With regard to the individual components of the NEAT model, the positive association of mTOR with overall survival was the strongest, most significant feature and was also found in univariate analysis of an overlapping cohort. The mTOR pathway is an important mediator of RTK growth signalling [41]. Improved prognosis associated with elevated mTOR in NEAT suggests that tumours dependent upon mTOR have enhanced sensitivity to sunitinib. Therefore, sunitinib may act directly on tumour cells to inhibit mccRCC growth, consistent with results in ovarian cancer that VEGF stimulates the mTOR pathway [42]. Additionally, the mTORC1 complex, which includes mTOR, exerts negative feedback on RTKs to suppress proliferation and survival [41]; this negative feedback could enhance therapeutic RTK inhibition by sunitinib. Notably, mTOR inhibitors are currently in clinical use (for example, everolimus), possibly in conjunction with sunitinib or similar agents. Our results suggest caution in co-treating with mTOR inhibitors and sunitinib, resonating with the poor performance of everolimus followed by sunitinib in the RECORD-3 trial [43]. Consistent with previous results, for example [44, 45], a significant negative association with survival was identified for N-cadherin, a canonical marker of epithelial to mesenchymal transition. Additionally, N-cadherin is expressed by endothelial cells and so may also represent a surrogate for vascularisation [46]. Age is a known RCC prognostic factor that was not selected for the IMDC score [3, 47, 48]. Our analysis took age as continuous values, which may partly explain selection of this variable for the NEAT model and not in the IMDC analysis, which dichotomised age at 60 years [49]. The IMDC score was not selected by our machine learning approach which implies that, in the development cohort, prognostic information captured by the IMDC score overlaps with that provided by the NEAT variables. High EPCAM expression is also associated with poor prognosis in NEAT and multiple cancers [50, 51], although reports link EPCAM with better prognosis in localised RCC; see, for example, [52, 53]. The contrasting association with survival for EPCAM in NEAT may be due to differences between advanced and localised ccRCC, technologies used and context-specific function, for example, in signal transduction by nuclear localisation of the cleaved intracellular domain [54].

Conclusions

Multiregion sampling to capture mccRCC grade diversity enabled investigation of ITH impact on risk stratification with a novel protein-based prognostic model, NEAT (N-Cadherin, EPCAM, Age, mTOR). NEAT compares well with established clinico-pathological scores on a geographically separate independent validation cohort who received current standard therapy. Results show that evaluation or attempted use of any molecular prognostic and predictive methods with few tumour samples will lead to variable performance and low reproducibility. We demonstrate parameters (tumour coverage, size, grade) that may be used to inform sampling in order to enhance biomarker reproducibility, and results underline the critical importance of addressing heterogeneity to realise the promise of molecular stratification approaches. Through studies such as TRACERx [55], we anticipate that extensive multiregion sampling will become standard procedure for discovery and validation of molecular diagnostics across a range of cancer types.
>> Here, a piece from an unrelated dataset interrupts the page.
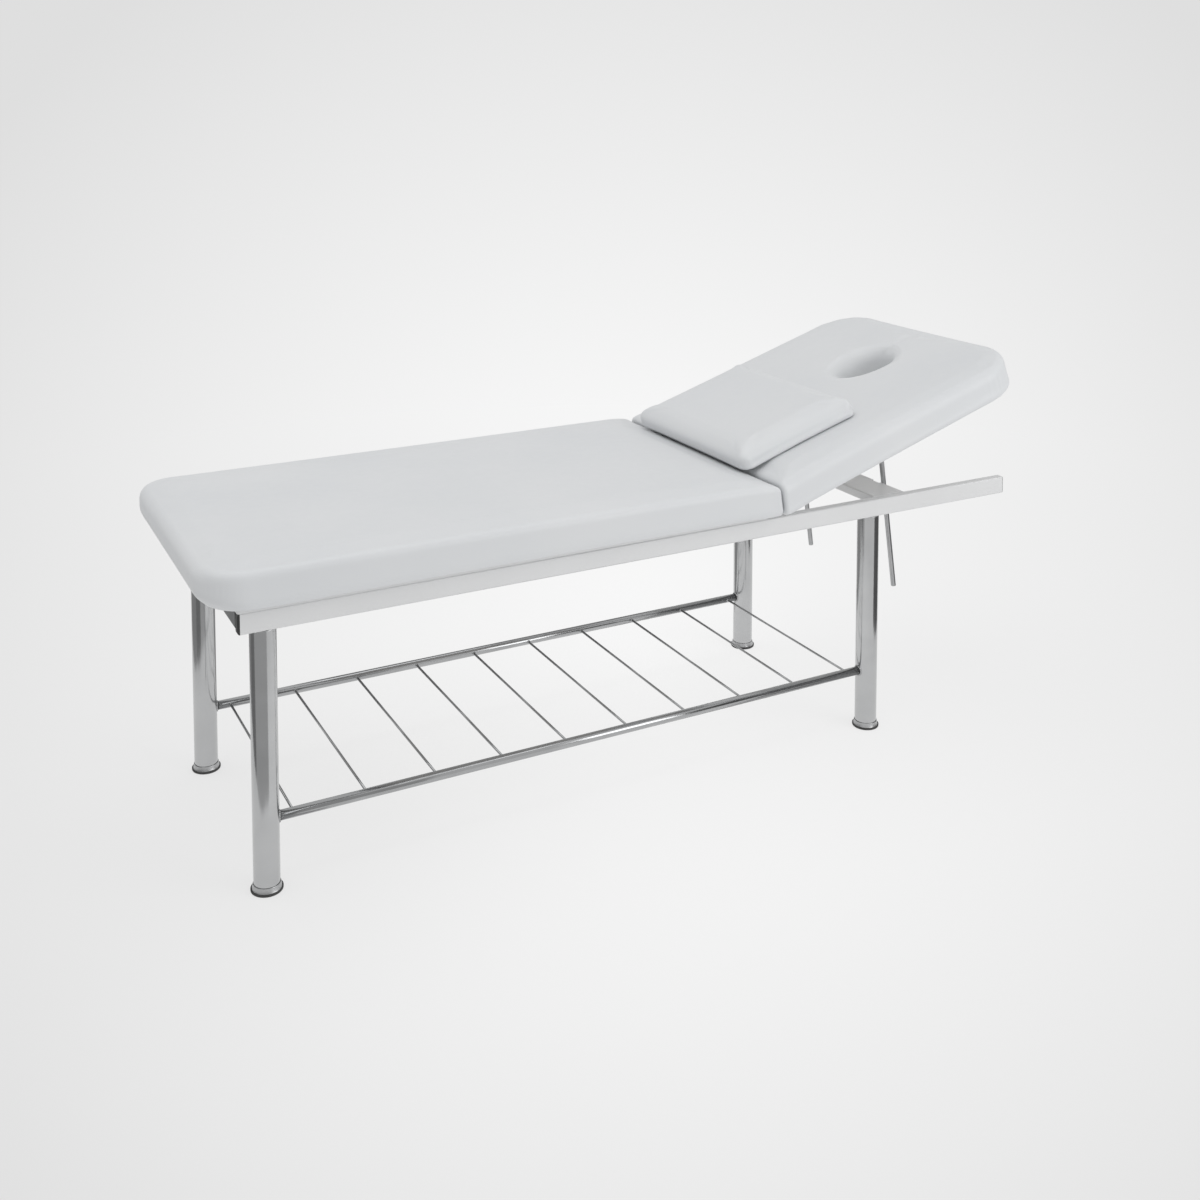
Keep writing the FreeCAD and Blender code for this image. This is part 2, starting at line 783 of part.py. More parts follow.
def slotted_bracket():
    """The near bracket under the backrest board: two slotted cheeks joined at the head end."""
    base = frame_height + back_lift
    slot_z = hinge_height - slot_depth
    slot_half = cross_pin_radius + slot_play
    lower = slot_z - slot_half - cheek_rim
    low = slot_from_hinge - cheek_length / 2
    high = slot_from_hinge + cheek_length / 2
    inner = cheek_gap / 2
    outer = inner + cheek_sheet
    pieces = []
    for side in (-1, 1):
        cheek_y = sorted((side * inner, side * outer))
        cheek = span(low, high, cheek_y[0], cheek_y[1], lower, base)
        lower_edges = [
            edge
            for edge in cheek.Edges
            if abs(edge.tangentAt(edge.FirstParameter).y) > 0.9 and edge.CenterOfMass.z < slot_z
        ]
        cheek = cheek.makeFillet(cheek_rim, lower_edges[:1])
        pieces.append(cheek)
        flange_y = sorted((side * inner, side * (outer + cheek_flange)))
        pieces.append(span(low + cheek_flange_set, high, flange_y[0], flange_y[1], base - cheek_flange_sheet, base))
    pieces.append(span(high - cheek_sheet, high, -outer, outer, lower, base))
    bracket = joined(pieces)
    reach = outer + overrun
    for end in (-slot_travel / 2, slot_travel / 2):
        bracket = bracket.cut(rod(slot_half, Vec(slot_from_hinge + end, -reach, slot_z), ACROSS, 2 * reach))
    bracket = bracket.cut(span(
        slot_from_hinge - slot_travel / 2, slot_from_hinge + slot_travel / 2, -reach, reach,
        slot_z - slot_half, slot_z + slot_half,
    ))
    bracket.translate(Vec(0, -prop_side_offset, 0))
    for x, y in bracket_screw_places():
        bracket = bracket.cut(rod(bracket_screw_radius + thread_gap, Vec(x, y, base - cheek_flange_sheet - overrun),
                                  UP, cheek_flange_sheet + 2 * overrun))
    return bracket


def bracket_screws():
    """The near bracket's two screws."""
    base = frame_height + back_lift
    screws = []
    for x, y in bracket_screw_places():
        start = Vec(x, y, base - cheek_flange_sheet)
        screws.append(pan_screw(bracket_screw_radius, leaf_screw_head_radius, start,
                                cheek_flange_sheet + bracket_screw_bite))
    return screws


def rest_pin():
    """Where the rod's cross pin lies at rest: the rod's line meets the slot's line."""
    tilt = math.radians(rest_tilt)
    lean = math.radians(rod_lean)
    depth = slot_depth + slot_offset
    gap_x = clamp_x - depth * math.sin(tilt)
    gap_z = clamp_z - hinge_height + depth * math.cos(tilt)
    swing = math.cos(tilt) * math.cos(lean) + math.sin(tilt) * math.sin(lean)
    along_rod = (gap_x * math.sin(tilt) - gap_z * math.cos(tilt)) / swing
    return Vec(clamp_x - along_rod * math.sin(lean), -prop_side_offset, clamp_z + along_rod * math.cos(lean))


def rod_direction():
    """The way the rods point, up from the clamp."""
    lean = math.radians(rod_lean)
    return Vec(-math.sin(lean), 0, math.cos(lean))


def cross_pin():
    """The near rod's cross pin with a head outside each cheek."""
    centre = rest_pin()
    reach = cheek_gap / 2 + cheek_sheet + cross_head_gap
    shank = rod(cross_pin_radius, centre - ACROSS * reach, ACROSS, 2 * reach)
    first = rod(cross_head_radius, centre - ACROSS * (reach + cross_head_height), ACROSS, cross_head_height)
    second = rod(cross_head_radius, centre + ACROSS * reach, ACROSS, cross_head_height)
    return joined([first, shank, second])


def prop_rod():
    """The near prop rod, from its free lower end to the cross pin it is welded to."""
    lower = Vec(clamp_x, -prop_side_offset, clamp_z) - rod_direction() * rod_tail
    length = (rest_pin() - lower).Length
    stem = rod(rod_diameter / 2, lower, rod_direction(), length)
    return stem.cut(rod(cross_pin_radius, rest_pin() - ACROSS * rod_diameter, ACROSS, 2 * rod_diameter))


def leaned(shape):
    """Turn a clamp piece built upright to the rods' lean about the clamp's pivot."""
    turned = shape.copy()
    turned.rotate(Vec(clamp_x, 0, clamp_z), Vec(0, -1, 0), rod_lean)
    return turned


def clamp_block():
    """The near clamp: a block with the rod's bore, the knob's thread and two pivot holes."""
    body = span(
        clamp_x - block_back, clamp_x + block_front, -block_width / 2, block_width / 2,
        clamp_z - block_height / 2, clamp_z + block_height / 2,
    )
    across = [edge for edge in body.Edges if abs(edge.tangentAt(edge.FirstParameter).y) > 0.9]
    body = body.makeFillet(block_edge, across)
    bore = rod(rod_diameter / 2 + rod_gap, Vec(clamp_x, 0, clamp_z - block_height), UP, 2 * block_height)
    thread = rod(knob_stud_radius + thread_gap, Vec(clamp_x, 0, clamp_z), ALONG, block_front + overrun)
    body = body.cut(bore).cut(thread)
    for side in (-1, 1):
        start = Vec(clamp_x, side * (block_width / 2 - pivot_bite), clamp_z)
        body = body.cut(rod(pivot_radius + thread_gap, start, ACROSS * side, pivot_bite + overrun))
    body.translate(Vec(0, -prop_side_offset, 0))
    return leaned(body)


def pivot_screws():
    """The two shoulder screws that the near clamp swivels on."""
    screws = []
    reach = ear_gap + ear_sheet
    for side in (-1, 1):
        face = Vec(clamp_x, -prop_side_offset + side * (block_width / 2 - pivot_bite), clamp_z)
        head = rod(pivot_head_radius, face + ACROSS * (side * (pivot_bite + reach + pivot_gap)),
                   ACROSS * side, pivot_head_height)
        neck = rod(pivot_radius, face, ACROSS * side, pivot_bite + reach + pivot_gap)
        screws.append(leaned(joined([neck, head])))
    return group(screws)


def clamp_bracket():
    """The near bracket under the channel: a base plate and two ears that carry the clamp."""
    base_low = channel_head_x - base_length
    base_under = channel_under - base_sheet
    plate = span(base_low, channel_head_x, -base_width / 2, base_width / 2, base_under, channel_under)
    inner = block_width / 2 + ear_gap
    pieces = [plate]
    for side in (-1, 1):
        profile = [
            Vec(base_low, 0, channel_under),
            Vec(channel_head_x, 0, channel_under),
            Vec(clamp_x + ear_radius, 0, clamp_z),
            Vec(clamp_x, 0, clamp_z - ear_radius),
            Vec(clamp_x - ear_radius, 0, clamp_z),
        ]
        edges = [Part.makePolygon(profile[:3]).Edges, Part.makePolygon([profile[4], profile[0]]).Edges]
        rounding = arc(profile[2], profile[3], profile[4])
        outline = Part.Wire(edges[0] + [rounding] + edges[1])
        ear = Part.Face(outline).extrude(ACROSS * ear_sheet)
        ear.translate(Vec(0, inner if side > 0 else -inner - ear_sheet, 0))
        pieces.append(ear)
    bracket = joined(pieces)
    reach = inner + ear_sheet + overrun
    bracket = bracket.cut(rod(pivot_radius + pivot_gap, Vec(clamp_x, -reach, clamp_z), ACROSS, 2 * reach))
    for side in (-1, 1):
        hole = Vec(base_bolt_x, side * base_bolt_spread / 2, base_under - overrun)
        bracket = bracket.cut(rod(base_bolt_radius + thread_gap, hole, UP, base_sheet + 2 * overrun))
    bracket.translate(Vec(0, -prop_side_offset, 0))
    return bracket


def clamp_bracket_bolts():
    """The near bracket's two bolts and the nuts on them."""
    solids = []
    base_under = channel_under - base_sheet
    length = base_sheet + channel_sheet + base_nut_height
    for side in (-1, 1):
        y = -prop_side_offset + side * base_bolt_spread / 2
        solids.append(headed_bolt(base_bolt_radius, base_nut_radius, base_nut_height,
                                  Vec(base_bolt_x, y, base_under), UP, length))
        nut_start = Vec(base_bolt_x, y, channel_under + channel_sheet)
        nut = hexagon(base_nut_radius, nut_start, UP, base_nut_height)
        solids.append(nut.cut(rod(base_bolt_radius + thread_gap, nut_start, UP, base_nut_height)))
    return solids


def clamp_knob():
    """The near star knob with its stud, built along X and leaned with the clamp."""
    stud_start = rod_diameter / 2 + knob_tip_gap
    knob_start = block_front + knob_neck
    stud = rod(knob_stud_radius, Vec(stud_start, 0, 0), ALONG, knob_start - stud_start + knob_height / 2)
    hub = rod(knob_radius - knob_lobe_radius, Vec(knob_start, 0, 0), ALONG, knob_height)
    pieces = [hub]
    for index in range(knob_lobes):
        lean = math.radians(360 * index / knob_lobes)
        reach = knob_radius - knob_lobe_radius
        centre = Vec(knob_start, reach * math.sin(lean), reach * math.cos(lean))
        pieces.append(rod(knob_lobe_radius, centre, ALONG, knob_height))
    star = joined(pieces)
    outer = [edge for edge in star.Edges if abs(edge.CenterOfMass.x - knob_start - knob_height) < knob_edge]
    star = star.makeFillet(knob_edge, outer)
    knob = joined([star, stud])
    knob.translate(Vec(clamp_x, -prop_side_offset, clamp_z))
    return leaned(knob)


# The pieces on the near side that also stand on the far side
near_pieces = {
    "side_rail": side_rail(),
    "leg_foot": leg_tube(leg_foot_x),
    "leg_head": leg_tube(leg_head_x),
    "foot_cap_foot": foot_cap(leg_foot_x),
    "foot_cap_head": foot_cap(leg_head_x),
    "foot_pad_foot": foot_pad(leg_foot_x),
    "foot_pad_head": foot_pad(leg_head_x),
    "shelf_tube": shelf_tube(),
    "slotted_bracket": tilted(slotted_bracket()),
    "prop_rod": prop_rod(),
    "cross_pin": cross_pin(),
    "clamp_bracket": clamp_bracket(),
    "clamp_block": clamp_block(),
    "pivot_screws": pivot_screws(),
    "clamp_knob": clamp_knob(),
}

# The groups of like solids that share one node, near side first
near_groups = {
    "rail_caps_foot": [rail_cap(rail_foot, -1)],
    "rail_caps_head": [rail_cap(rail_head, 1)],
    "leg_plates": [leg_plate(leg_foot_x), leg_plate(leg_head_x)],
    "leg_top_plugs": [leg_top_plug(leg_foot_x), leg_top_plug(leg_head_x)],
    "leg_bolts": leg_bolts(leg_foot_x) + leg_bolts(leg_head_x),
    "leg_sockets": [leg_socket(leg_foot_x), leg_socket(leg_head_x)],
    "board_tabs": [board_tab(place) for place in tab_places()],
    "seat_board_screws": [board_screw(place) for place in tab_places()],
    "bracket_screws": [tilted(screw) for screw in bracket_screws()],
    "clamp_bracket_bolts": clamp_bracket_bolts(),
}

hinges = (-hinge_side_offset, hinge_side_offset)
back_base = frame_height + back_lift

nodes = {
    "foot_cross_tube": foot_cross_tube(),
    "middle_cross_tube": middle_cross_tube(),
    "head_cross_channel": head_cross_channel(),
    "shelf_cross_rods": shelf_cross_rods(),
    "seat_board": seat_board(),
    "seat_cushion": seat_cushion(),
    "backrest_board": tilted(back_board()),
    "backrest_cushion": tilted(back_cushion()),
    "pillow": tilted(pillow()),
    "hinge_fixed_leaves": group([hinge_leaf(place, -1, frame_height, (0, 2)) for place in hinges]),
    "hinge_moving_leaves": group([tilted(hinge_leaf(place, 1, back_base, (1,))) for place in hinges]),
    "hinge_pins": group([hinge_pin(place) for place in hinges]),
    "hinge_fixed_screws": group(leaf_screws(-1, frame_height)),
    "hinge_moving_screws": group([tilted(screw) for screw in leaf_screws(1, back_base)]),
}
for name, shape in near_pieces.items():
    nodes[name + "_near"] = shape
    nodes[name + "_far"] = mirrored(shape)
for name, solids in near_groups.items():
    nodes[name] = group(solids + [mirrored(solid) for solid in solids])

# The origin: the middle of the bed's outline from above, on the floor
cushions = Part.Compound([nodes["seat_cushion"], nodes["backrest_cushion"]])
outline = cushions.BoundBox
to_origin = Vec(-(outline.XMin + outline.XMax) / 2, 0, 0)

os.makedirs("parts", exist_ok=True)
for name, shape in nodes.items():
    placed = shape.copy()
    placed.translate(to_origin)
    placed.exportStep("parts/" + name + ".step")
    print(name, len(placed.Solids), "solids, volume", round(placed.Volume), "valid", placed.isValid())
print("hinge line at", to_origin.x, hinge_height, "clamp pivot at", clamp_x + to_origin.x, clamp_z)
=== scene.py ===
"""Looks of a fixed two-section treatment bed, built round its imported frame. Metres, Z up."""
import json
import logging
import math
from dataclasses import dataclass, field
from enum import Enum
from functools import cached_property
from typing import Any, Callable, ClassVar

import bpy
import numpy as np
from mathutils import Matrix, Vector

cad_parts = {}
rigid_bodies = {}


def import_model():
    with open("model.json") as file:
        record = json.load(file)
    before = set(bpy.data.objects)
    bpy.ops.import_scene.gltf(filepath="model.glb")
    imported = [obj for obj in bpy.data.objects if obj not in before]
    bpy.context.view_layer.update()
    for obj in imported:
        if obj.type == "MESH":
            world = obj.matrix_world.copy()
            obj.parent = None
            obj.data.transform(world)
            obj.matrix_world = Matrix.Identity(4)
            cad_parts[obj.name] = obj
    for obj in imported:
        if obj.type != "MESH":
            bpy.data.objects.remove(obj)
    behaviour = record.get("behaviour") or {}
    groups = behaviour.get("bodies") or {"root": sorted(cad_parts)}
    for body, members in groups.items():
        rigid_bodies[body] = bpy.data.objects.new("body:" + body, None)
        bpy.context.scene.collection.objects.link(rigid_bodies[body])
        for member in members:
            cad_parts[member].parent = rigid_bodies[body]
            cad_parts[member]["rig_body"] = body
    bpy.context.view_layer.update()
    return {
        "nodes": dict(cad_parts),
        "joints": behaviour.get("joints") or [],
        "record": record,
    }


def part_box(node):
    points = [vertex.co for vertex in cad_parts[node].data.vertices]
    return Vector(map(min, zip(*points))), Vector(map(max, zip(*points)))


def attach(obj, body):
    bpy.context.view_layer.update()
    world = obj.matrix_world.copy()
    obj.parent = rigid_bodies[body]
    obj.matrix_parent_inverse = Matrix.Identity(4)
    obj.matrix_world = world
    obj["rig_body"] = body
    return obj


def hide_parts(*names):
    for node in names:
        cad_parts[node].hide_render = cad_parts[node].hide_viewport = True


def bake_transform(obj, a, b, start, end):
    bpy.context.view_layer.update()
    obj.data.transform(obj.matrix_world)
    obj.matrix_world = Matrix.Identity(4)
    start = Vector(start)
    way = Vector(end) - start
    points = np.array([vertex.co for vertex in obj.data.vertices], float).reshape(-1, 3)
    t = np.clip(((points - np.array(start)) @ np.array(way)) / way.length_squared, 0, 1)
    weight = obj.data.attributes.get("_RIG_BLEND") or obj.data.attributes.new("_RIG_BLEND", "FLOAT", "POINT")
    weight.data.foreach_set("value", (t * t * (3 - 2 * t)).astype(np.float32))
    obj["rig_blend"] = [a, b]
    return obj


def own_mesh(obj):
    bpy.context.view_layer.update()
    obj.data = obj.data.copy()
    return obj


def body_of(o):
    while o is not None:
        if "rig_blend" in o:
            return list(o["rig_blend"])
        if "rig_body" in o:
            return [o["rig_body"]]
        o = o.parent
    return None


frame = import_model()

log = logging.getLogger("treatment_bed")

Array = np.ndarray
Piece = bpy.types.Object
Material = bpy.types.Material
Socket = bpy.types.NodeSocket
Value = Socket | float | tuple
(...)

Recommendations arising from our research include the following: (1) biomarker validation studies should implement tumour sampling protocols that match as closely as possible to the discovery work; (2) clinical biomarker research and ultimately front-line diagnostic approaches may benefit from greater tumour sampling rates; (3) clinical parameters (including tumour grade, size, coverage) can guide sample selection, and investigation of additional parameters to inform sampling may be useful; (4) optimisation of tumour sampling rate and sample selection protocols are important research areas to enable advances in stratified cancer medicine.